Posted by: Allan Wolinski | 01/06/2010 at 10:57 PM
We have 2 week sprints delivering a live web product mostly used in the USA but developed in the UK so we deliver at 10:00 local time so it's quiet in the customer's time zone(s).
We code freeze on Tuesdays but have occasionally been known to delay making SVN tags until Wednesday morning.
We start communicating deliverables on Monday but one thing I'm hoping to improve here (especially now that I'm a Certified ScrumMaster) is the demo / retrospective - which is currently more of an email with screen grabs. :-$
Posted by: Craig Emery | 01/07/2010 at 03:32 AM
My current team (one developer and me!) works best with a one-week sprint that starts on Wednesday and ends on Tuesday.

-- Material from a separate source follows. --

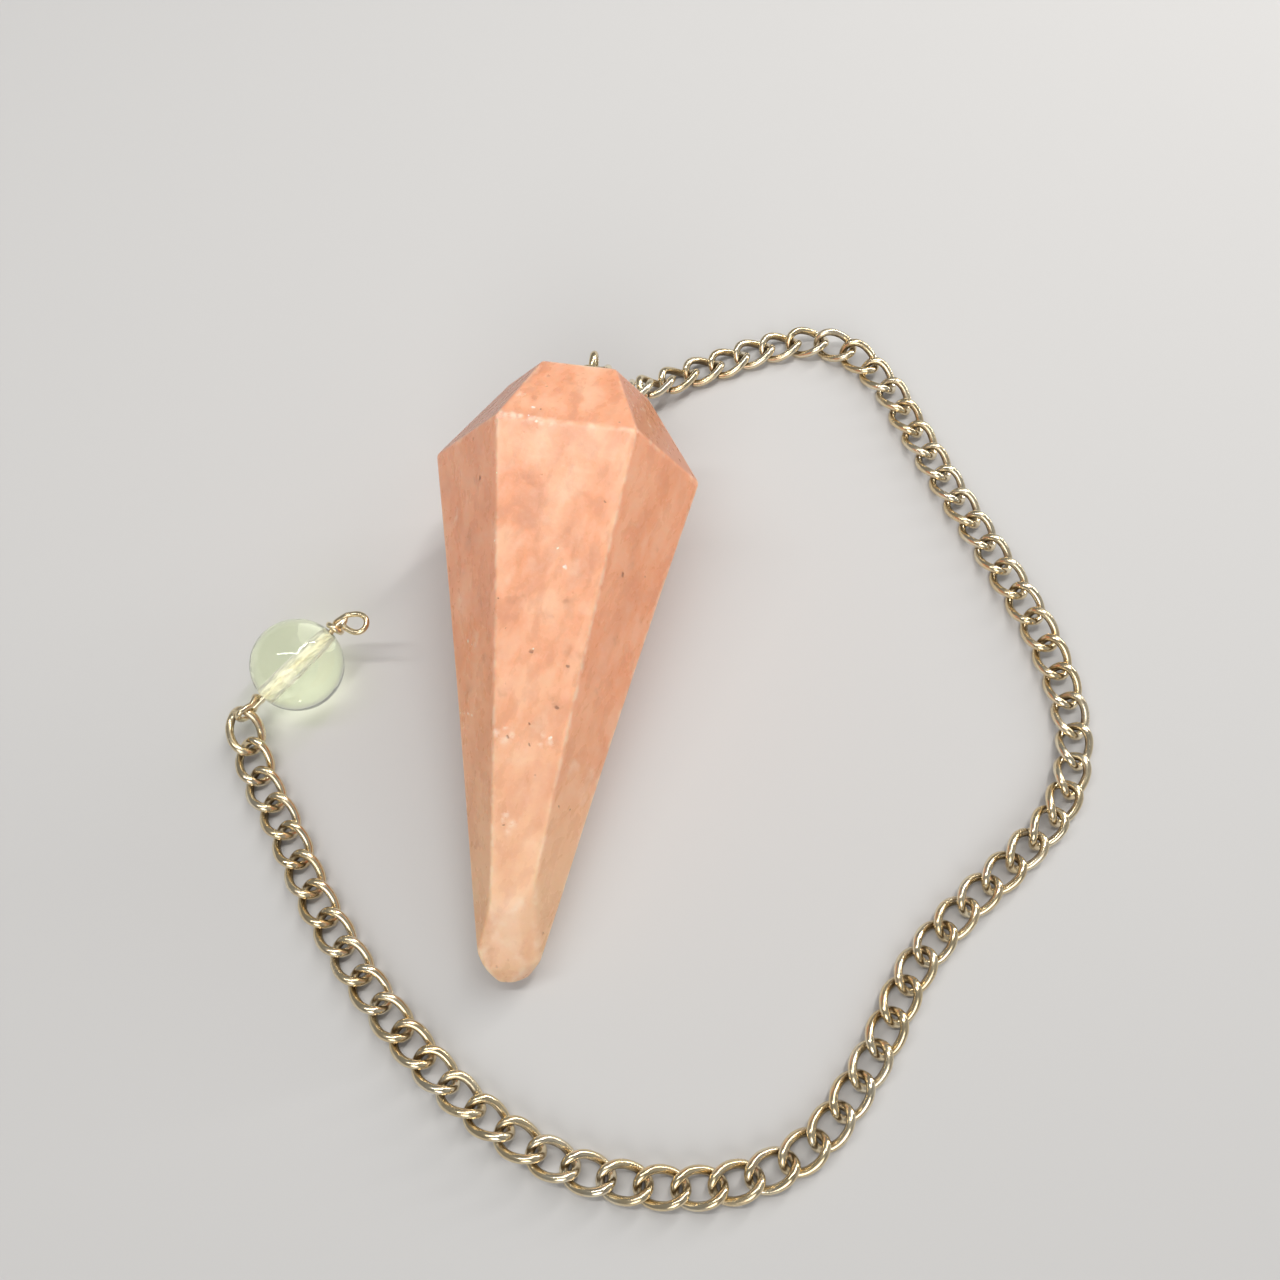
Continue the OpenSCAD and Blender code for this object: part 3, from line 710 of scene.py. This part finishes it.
def makeChain():
    # every link is a wire swept round its own twisted outline, at even steps along the route
    route, run, pitch = chainRoute()
    links = math.ceil(run[-1] / pitch)
    step = run[-1] / links
    rolls = np.array(chain["rolls"])

    def rollAt(s):
        return np.interp(s / run[-1], rolls[:, 0], rolls[:, 1])

    def at(s):
        p = np.stack([np.interp(s, run, route[:, k]) for k in range(3)], axis=-1)
        p[..., 2] = np.maximum(p[..., 2], 0) + restingHeight(rollAt(s))
        return p

    s = (np.arange(links) + 0.5) * step
    x = unit(at(s + step / 2) - at(s - step / 2))
    y = unit(np.cross([0, 0, 1.0], x))
    z = np.cross(x, y)
    cut, spread = chain["cutAt"], chain["cutSpread"]
    t = np.arange(chain["stations"]) * 360 / chain["stations"]
    t = t[np.abs(t - cut) > chain["cutClear"] * spread]
    t = np.sort(np.concatenate([t, cut + spread * np.array(chain["cutStations"])]))
    own, turn = linkPoint(radians(t)[None], rollAt(s)[:, None])
    basis = np.stack([x, y, z], axis=1)[:, None]
    line = at(s)[:, None] + (own[..., None, :] @ basis)[..., 0, :]
    ups = np.cos(turn)[..., None] * z[:, None] - np.sin(turn)[..., None] * y[:, None]
    way, up, across = frames(line, ups)
    k = 2 * math.pi * np.arange(chain["sides"]) / chain["sides"]
    pinch = 1 - chain["cutDepth"] * np.exp(-((t - cut) / spread) ** 2)
    radius = chain["drawn"] / 2 * pinch[None, :, None, None]
    ringWay = np.cos(k)[:, None] * up[:, :, None] + np.sin(k)[:, None] * across[:, :, None]
    points = line[:, :, None] + radius * ringWay
    middle = line.mean(axis=1)[:, None, None]
    inward = -(unit(points - middle) * ringWay).sum(axis=-1)
    cutMark = np.exp(-((t - cut) / (chain["cutDirt"] * spread)) ** 2)
    cutMark = np.broadcast_to(cutMark[None, :, None], inward.shape)
    shade = np.broadcast_to(np.sin(np.arange(links) * chain["shadeTurn"])[:, None, None], inward.shape)
    faces = np.concatenate([gridFaces(len(t), chain["sides"], True, i * len(t) * chain["sides"])
                            for i in range(links)])
    # inward and below darken the metal: painted shade inside the links and on their undersides
    marks = {"inward": inward, "cut": cutMark, "shade": shade, "below": (1 - ringWay[..., 2]) / 2}
    paint = metalPaint("pale_gold_tarnish_and_shade", 1.0)
    piece = meshFrom("chain_links", points.reshape(-1, 3), [faces], paint, marks)
    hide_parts("chain")


metal = {
    # the dark tint paints shade inside the links and on their undersides, along with tarnish in patches
    "plain": (0.82, 0.67, 0.42), "bright": (0.87, 0.77, 0.57), "patch": (0.62, 0.42, 0.26),
    "tarnishAndShade": (0.14, 0.095, 0.05), "cut": (0.06, 0.04, 0.03),
}


def metalPaint(name, darkening):
    # pale gold over brass: brown tarnish in patches and at the cuts, and painted shade inside the links and
    # on their undersides
    paint = Paint(name)
    at = paint.place()
    cloud = paint.noise(at, 0.35, 3, 0.6)
    patch = paint.noise(at, 1.6, 5, 0.65)
    grain = paint.noise(at, 9.0, 3, 0.6)
    inward, cut, shade, below = (paint.mark(x) for x in ("inward", "cut", "shade", "below"))
    # painted shade inside the links and on their undersides, plus tarnish in patches
    tarnishAndShade = (inward * 0.4 + below * 0.75 + patch * 0.8 - 0.4 + shade * 0.05).step(0.2, 0.8) * (0.9 * darkening)
    colour = paint.mix(cloud.step(0.4, 0.65), metal["plain"], metal["bright"])
    colour = paint.mix(patch.step(0.52, 0.7) * 0.4 * darkening, colour, metal["patch"])
    colour = paint.mix(tarnishAndShade, colour, metal["tarnishAndShade"])
    colour = paint.mix(cut * 0.85, colour, metal["cut"])
    paint.put(paint.shader, {
        "Base Color": colour, "Metallic": 1.0,
        "Roughness": (0.16 + 0.14 * patch + 0.3 * tarnishAndShade + 0.04 * shade).held(0.08, 0.8),
        "Normal": paint.bump(patch + 0.3 * grain, 0.012)})
    return paint.material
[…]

I no longer like Monday starts for the reasons mentioned above.
I like short sprints because it forces you into the right mindset - a sprint is SHORT. Two or three week sprints seem more like marathons that you have to pace yourself for.
Best,
--Bruce
Posted by: Bruce Onder | 01/09/2010 at 08:52 AM
Thanks for pitching in Bruce. Appreciate your thoughts on this topic
Jack
Posted by: Jack Milunsky | 01/09/2010 at 08:09 PM
Hi Jack,
My teams are using 2 weeks sprint, but
first day - we spend on planning session and new backlog stories estimating
9 day - code freeze day. Release candidate preparation and stabilization code change are allowed only.
10 - day - preparing documentation, fix delayed unit tests, preparing to the demo, DEMO at the end of the day.
Posted by: Dmitry | 01/31/2010 at 11:32 PM
Sounds like you have your process down pat. That's great. Is your first day usually a monday?